1. Data on Why People Work

Apart from putting food on the table, why do people go to work each day? Ostensibly, it has something to do with getting some meaning or self-worth out of our day jobs. However, it takes a particular kind of company to really serve up worthwhile work.

In the 1980s, using a wealth of data from employed Americans, University of Rochester professors Edward Deci and Richard Ryan deduced that there are six primary reasons why human beings go to work each day. Of these six, three emerged as the most important: play, purpose, and potential.

The meaning behind “play” should be obvious, but the second two might be somewhat less intuitive. One possible interpretation? People need work that makes them feel as though their time is a worthwhile investment — both in the company’s future and in their own. The work they spend their waking hours completing also needs to be something that helps them fulfill their own potential — both as an employee and as a citizen.

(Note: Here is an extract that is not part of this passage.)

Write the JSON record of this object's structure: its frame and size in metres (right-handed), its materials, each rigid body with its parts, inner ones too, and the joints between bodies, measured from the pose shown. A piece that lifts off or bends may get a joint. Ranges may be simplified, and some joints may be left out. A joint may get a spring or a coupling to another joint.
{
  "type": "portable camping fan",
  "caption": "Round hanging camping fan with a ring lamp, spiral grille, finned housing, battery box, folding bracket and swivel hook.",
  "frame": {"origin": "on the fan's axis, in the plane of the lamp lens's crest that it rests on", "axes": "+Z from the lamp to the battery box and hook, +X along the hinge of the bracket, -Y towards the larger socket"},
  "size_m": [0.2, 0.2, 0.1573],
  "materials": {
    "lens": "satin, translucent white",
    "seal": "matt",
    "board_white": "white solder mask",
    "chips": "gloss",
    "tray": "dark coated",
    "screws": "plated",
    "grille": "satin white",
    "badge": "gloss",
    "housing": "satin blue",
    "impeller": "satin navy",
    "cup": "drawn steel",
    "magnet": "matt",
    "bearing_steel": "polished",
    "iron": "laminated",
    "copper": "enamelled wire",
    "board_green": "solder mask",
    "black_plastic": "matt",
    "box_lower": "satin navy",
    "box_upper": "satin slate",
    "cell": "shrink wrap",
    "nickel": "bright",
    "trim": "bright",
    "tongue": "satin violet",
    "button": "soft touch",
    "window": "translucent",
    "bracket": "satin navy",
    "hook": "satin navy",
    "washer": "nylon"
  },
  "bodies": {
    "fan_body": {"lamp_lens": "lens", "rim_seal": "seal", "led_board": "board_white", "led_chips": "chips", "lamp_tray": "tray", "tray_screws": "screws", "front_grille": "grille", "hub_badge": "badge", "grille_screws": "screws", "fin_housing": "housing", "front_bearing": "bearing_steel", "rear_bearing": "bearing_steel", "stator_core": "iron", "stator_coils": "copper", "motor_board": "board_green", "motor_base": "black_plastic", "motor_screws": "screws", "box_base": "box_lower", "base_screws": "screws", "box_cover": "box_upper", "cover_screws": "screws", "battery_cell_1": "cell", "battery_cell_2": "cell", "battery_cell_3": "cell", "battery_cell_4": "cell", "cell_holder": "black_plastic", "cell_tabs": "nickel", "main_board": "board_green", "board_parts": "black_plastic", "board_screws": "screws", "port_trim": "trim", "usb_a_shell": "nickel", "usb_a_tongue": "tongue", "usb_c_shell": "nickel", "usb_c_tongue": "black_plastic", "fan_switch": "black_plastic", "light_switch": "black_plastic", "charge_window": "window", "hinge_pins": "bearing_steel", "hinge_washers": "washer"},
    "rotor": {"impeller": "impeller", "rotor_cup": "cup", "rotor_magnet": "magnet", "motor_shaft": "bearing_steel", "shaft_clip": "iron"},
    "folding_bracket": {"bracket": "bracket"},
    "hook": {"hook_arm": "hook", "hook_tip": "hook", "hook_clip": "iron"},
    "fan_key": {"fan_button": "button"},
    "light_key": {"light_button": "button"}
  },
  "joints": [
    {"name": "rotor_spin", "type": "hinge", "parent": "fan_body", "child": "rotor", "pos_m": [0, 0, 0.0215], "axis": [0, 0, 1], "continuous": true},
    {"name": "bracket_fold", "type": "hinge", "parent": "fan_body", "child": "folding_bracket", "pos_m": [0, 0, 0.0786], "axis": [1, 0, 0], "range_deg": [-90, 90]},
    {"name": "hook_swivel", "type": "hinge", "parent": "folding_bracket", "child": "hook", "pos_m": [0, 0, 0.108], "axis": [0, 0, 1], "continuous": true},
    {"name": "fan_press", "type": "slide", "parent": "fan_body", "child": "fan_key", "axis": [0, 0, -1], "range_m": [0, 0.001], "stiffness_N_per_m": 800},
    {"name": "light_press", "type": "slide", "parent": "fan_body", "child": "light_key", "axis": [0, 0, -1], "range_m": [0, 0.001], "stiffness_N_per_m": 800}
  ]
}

What does this mean? For starters, it means building your daily operations around a simple, believable and pro-social company mission and platform. In other words, build something worth belonging to and believing in, and you’ll have far less trouble retaining your top talent.

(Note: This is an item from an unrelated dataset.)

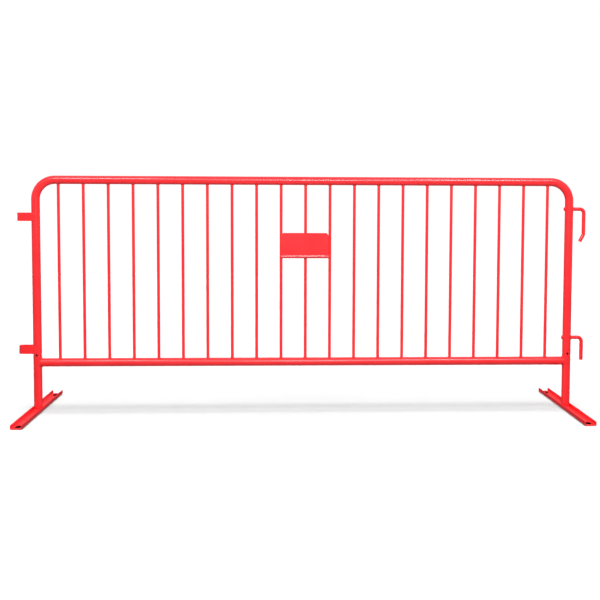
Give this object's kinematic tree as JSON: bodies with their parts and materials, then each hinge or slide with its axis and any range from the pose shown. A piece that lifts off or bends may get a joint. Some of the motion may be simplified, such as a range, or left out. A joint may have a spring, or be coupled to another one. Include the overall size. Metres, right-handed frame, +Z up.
{
  "type": "crowd control barrier",
  "caption": "Free-standing red steel crowd control barrier with round uprights, a blank sign plate, flat turning feet, hooks on one end and strap loops on the other.",
  "frame": {"origin": "on the floor, below the middle of the frame", "axes": "+X along the barrier towards the hooks, -Y towards the side with the sign plate, +Z up"},
  "size_m": [2.6572, 0.762, 1.095],
  "materials": {
    "red_powder_coat": "glossy red powder coat over steel tube, bar and sheet",
    "zinc_plated_steel": "bright zinc plate, drawn along the tube",
    "spring_steel": "dark tempered spring steel"
  },
  "bodies": {
    "frame": {"frame_tube": "red_powder_coat", "bottom_rail": "red_powder_coat", "sign_plate": "red_powder_coat", "upper_hook": "red_powder_coat", "lower_hook": "red_powder_coat", "upper_loop": "red_powder_coat", "lower_loop": "red_powder_coat", "upright_01": "red_powder_coat", "upright_02": "red_powder_coat", "upright_03": "red_powder_coat", "upright_04": "red_powder_coat", "upright_05": "red_powder_coat", "upright_06": "red_powder_coat", "upright_07": "red_powder_coat", "upright_08": "red_powder_coat", "upright_09": "red_powder_coat", "upright_10": "red_powder_coat", "upright_11": "red_powder_coat", "upright_12": "red_powder_coat", "upright_13": "red_powder_coat", "upright_14": "red_powder_coat", "upright_15": "red_powder_coat", "upright_16": "red_powder_coat", "upright_17": "red_powder_coat", "upright_18": "red_powder_coat", "upright_19": "red_powder_coat", "upright_20": "red_powder_coat", "upright_21": "red_powder_coat"},
    "left_foot": {"left_foot_channel": "red_powder_coat", "left_foot_stem": "red_powder_coat", "left_foot_spigot": "zinc_plated_steel", "left_leaf_spring": "spring_steel"},
    "left_button": {"left_snap_button": "spring_steel"},
    "right_foot": {"right_foot_channel": "red_powder_coat", "right_foot_stem": "red_powder_coat", "right_foot_spigot": "zinc_plated_steel", "right_leaf_spring": "spring_steel"},
    "right_button": {"right_snap_button": "spring_steel"}
  },
  "joints": [
    {"name": "left_foot_turn", "type": "hinge", "parent": "frame", "child": "left_foot", "pos_m": [-1.2475, 0, 0.204], "axis": [0, 0, 1], "range_deg": [-90, 0], "deforming": ["left_snap_button"]},
    {"name": "left_button_press", "type": "slide", "parent": "left_foot", "child": "left_button", "axis": [-1, 0, 0], "range_m": [0, 0.0031], "stiffness_N_per_m": 800, "deforming": ["left_leaf_spring"]},
    {"name": "right_foot_turn", "type": "hinge", "parent": "frame", "child": "right_foot", "pos_m": [1.2475, 0, 0.204], "axis": [0, 0, 1], "range_deg": [0, 90], "deforming": ["right_snap_button"]},
    {"name": "right_button_press", "type": "slide", "parent": "right_foot", "child": "right_button", "axis": [1, 0, 0], "range_m": [0, 0.0031], "stiffness_N_per_m": 800, "deforming": ["right_leaf_spring"]}
  ]
}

2. Data on Effective Communications

We’re talking about culture, and central to culture is people. It stands to reason, then, that the methods we use to keep people in touch with one another can play a significant role in productivity, engagement and the ultimate success or failure of your venture.

In an effort to compile information on what makes a work team most successful, HBR found that communication consistently ranks among the most important factors.

They studied the success and failure of similar teams within a single organization. What they found was the teams that communicated most effectively were far and away the most successful, the most high-performing and the happiest.

But there’s an important caveat here: It’s not just about holding meetings to keep everybody up to speed — it’s about day-to-day interactions. It’s about making sure each member of the team is comfortable communicating outside “standard” channels.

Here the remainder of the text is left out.